**What the exercise asks**: Where a line of the listing below includes the word "part", reproduce that line.

**Dataset content**:
---------------
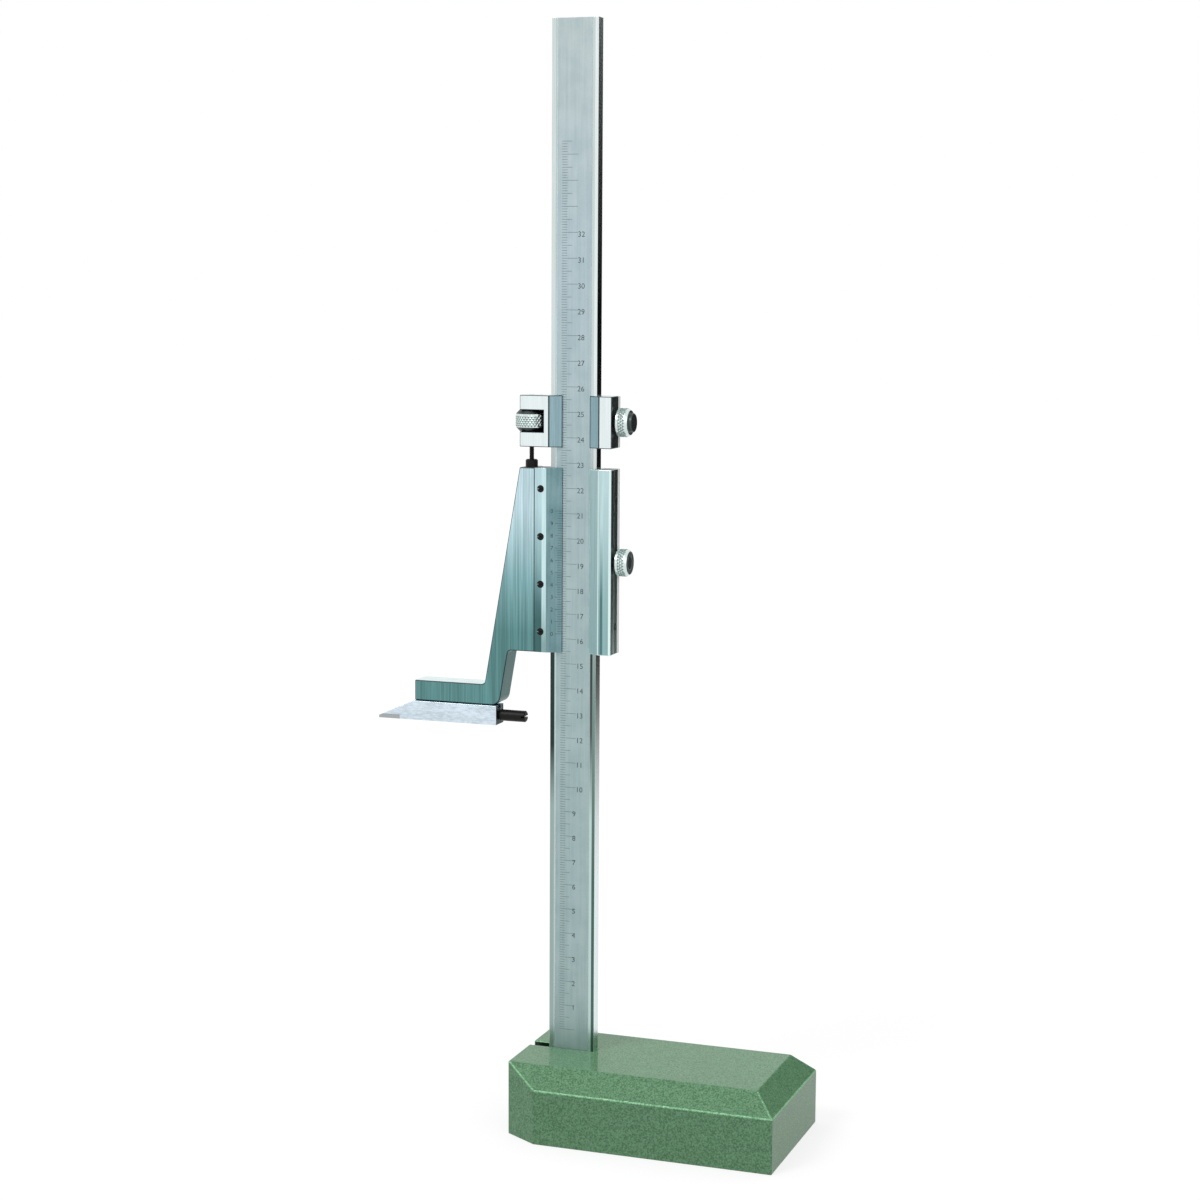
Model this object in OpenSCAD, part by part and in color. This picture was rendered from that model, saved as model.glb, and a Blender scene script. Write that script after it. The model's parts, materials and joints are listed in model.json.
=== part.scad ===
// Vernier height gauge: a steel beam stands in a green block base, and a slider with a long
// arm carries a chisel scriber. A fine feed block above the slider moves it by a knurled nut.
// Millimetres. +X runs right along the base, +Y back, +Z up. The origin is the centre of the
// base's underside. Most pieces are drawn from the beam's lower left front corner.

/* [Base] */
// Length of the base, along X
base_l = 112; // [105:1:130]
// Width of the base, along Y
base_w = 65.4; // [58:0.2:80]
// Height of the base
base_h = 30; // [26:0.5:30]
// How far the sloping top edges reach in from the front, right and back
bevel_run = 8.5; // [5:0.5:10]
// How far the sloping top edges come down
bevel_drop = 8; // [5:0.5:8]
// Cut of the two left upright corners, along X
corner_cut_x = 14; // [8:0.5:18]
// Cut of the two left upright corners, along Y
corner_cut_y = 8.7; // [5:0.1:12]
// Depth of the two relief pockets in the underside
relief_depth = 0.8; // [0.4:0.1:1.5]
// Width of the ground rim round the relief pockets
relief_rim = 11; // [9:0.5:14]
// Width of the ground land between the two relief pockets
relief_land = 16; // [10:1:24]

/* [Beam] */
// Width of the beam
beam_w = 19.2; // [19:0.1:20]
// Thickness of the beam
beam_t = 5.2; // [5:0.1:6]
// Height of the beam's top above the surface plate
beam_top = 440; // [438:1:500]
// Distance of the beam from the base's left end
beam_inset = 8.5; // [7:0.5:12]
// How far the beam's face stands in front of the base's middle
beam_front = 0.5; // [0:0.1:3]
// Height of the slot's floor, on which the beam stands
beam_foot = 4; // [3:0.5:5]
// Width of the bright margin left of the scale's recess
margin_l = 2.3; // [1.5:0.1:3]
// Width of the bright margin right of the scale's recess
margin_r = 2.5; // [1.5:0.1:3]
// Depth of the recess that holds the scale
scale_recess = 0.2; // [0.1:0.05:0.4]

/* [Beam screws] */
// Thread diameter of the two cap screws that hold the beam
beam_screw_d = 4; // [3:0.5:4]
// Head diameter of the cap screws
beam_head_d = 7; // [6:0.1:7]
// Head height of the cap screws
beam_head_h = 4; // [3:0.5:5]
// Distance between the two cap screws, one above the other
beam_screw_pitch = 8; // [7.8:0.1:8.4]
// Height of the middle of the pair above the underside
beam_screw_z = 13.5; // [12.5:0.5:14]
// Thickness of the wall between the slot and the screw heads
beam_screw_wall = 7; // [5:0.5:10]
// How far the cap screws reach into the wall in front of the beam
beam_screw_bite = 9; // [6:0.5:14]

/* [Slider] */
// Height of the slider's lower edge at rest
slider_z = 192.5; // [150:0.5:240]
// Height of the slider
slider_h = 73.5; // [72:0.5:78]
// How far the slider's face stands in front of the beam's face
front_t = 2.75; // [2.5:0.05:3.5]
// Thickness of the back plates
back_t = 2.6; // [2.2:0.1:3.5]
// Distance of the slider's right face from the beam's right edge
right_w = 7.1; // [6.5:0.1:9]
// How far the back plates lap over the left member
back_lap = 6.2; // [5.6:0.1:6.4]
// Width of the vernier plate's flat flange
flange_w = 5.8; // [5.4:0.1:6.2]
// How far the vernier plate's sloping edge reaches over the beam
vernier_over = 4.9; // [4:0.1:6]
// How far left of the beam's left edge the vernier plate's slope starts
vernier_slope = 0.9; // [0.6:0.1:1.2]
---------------
**Result of the task**:
Model this object in OpenSCAD, part by part and in color. This picture was rendered from that model, saved as model.glb, and a Blender scene script. Write that script after it. The model's parts, materials and joints are listed in model.json.
=== part.scad ===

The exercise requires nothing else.